China is currently the world’s third largest miner of lithium, after Chile and Australia, and nearly 90% of its output comes from salt lakes in Qinghai province. Qinghai produced 6,000 tonnes of lithium last year and plans to raise this to 30,000 tonnes over the next five years, the director of Qinghai’s Land and Resources Department, Liu Shanqing, was quoted as saying in China Daily.

“The original plan was to have a capacity of 60,000 tonnes by 2015 but, since extraction technologies are not that mature, we have scaled it down to 30,000 tonnes,” he said. This still represents a fivefold increase in the production of lithium in Qinghai province. Qinghai Salt Lake Industry Group’s 10,000 tonnes per year brine-based lithium carbonate and chloride project in Qinghai is scheduled be in full production in 2012, and to triple its output by 2015.

The speed of lithium extraction has been slowed down by technical problems with the use of volatile toxic solvents, including isobutanol, pentanol, tetrahydrofuran, cresol and chloroform. Unless the solvents work perfectly, the purity of the lithium is contaminated and fails to reach battery-grade suited for use in computers and electric cars. These solvents, which give off fumes even at ordinary temperatures, require careful storage in stainless steel pressure vessels, operated by a trained and alert workforce.

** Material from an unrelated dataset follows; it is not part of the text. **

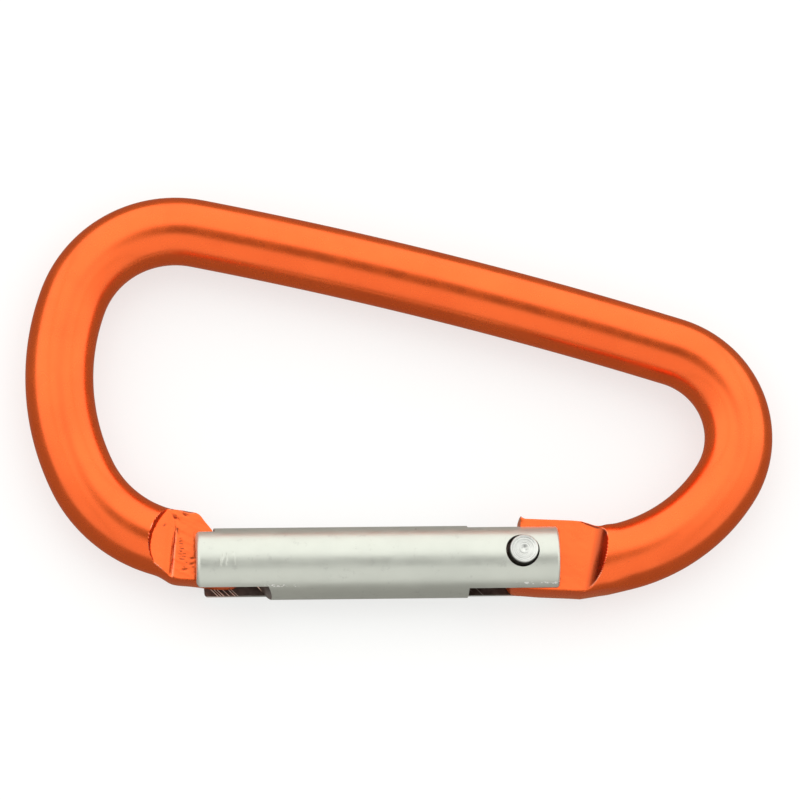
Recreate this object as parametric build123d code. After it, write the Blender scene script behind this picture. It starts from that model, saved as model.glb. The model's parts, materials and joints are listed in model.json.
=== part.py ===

But the environmental impacts of mineral extraction will intensify in the Tibetan Plateau, in arid areas where pollutants accumulate in basins with no external drainage. Both the Tsaidam Basin and Drangyer Tsaka lithium salt lakes cannot naturally dispose of toxins generated by solvent extraction, and so waste products stay where they are dumped, or evaporate into the thin air and intense heat of a Tibetan summer. No longer will lithium extraction be confined to Gansu, as in the past.

The first large-scale lithium extraction factory in the Tsaidam basin is due to begin operation soon according to Metal Bulletin, and even Drangyer Tsaka is now scheduled to produce thousands of tonnes of lithium annually. It may not be long before your latest handheld passport to mobile connectivity is powered by Tibetan lithium.

In April 2011, Tibet Mineral Development Corporation raised 1.21 billion yuan (US$187.22 million) through a non-public offering of shares to eight investors to recapitalise its subsidiaries. One of those subsidiaries, Tibet Zabuye Lithium Technologies Company, will receive US$15.5 million to intensify lithium extraction in Drangyer Tsaka, Interfax’s China Mining & Metals Weekly reported in July 2011. How will such industrialisation work at Drangyer Tsaka, in the alpine desert of upper Tibet? Drangyer Tsaka is close to 2,000 kilometres from the nearest Chinese industrial city, and almost entirely lacking in roads, towns, power supply and communications. If the world is to watch for environmental impacts, it will have to be from afar.

The far north, far west and now far east of the Tibetan Plateau are all designated lithium-extraction zones, far from the gaze of regulatory authorities. Lives have been lost in protests against mining. Can we assume that the “green” technology of the future will be powered by ethnically obtained lithium?

Gabriel Lafitte is an environmental policy consultant who has worked with Tibetans for over 30 years.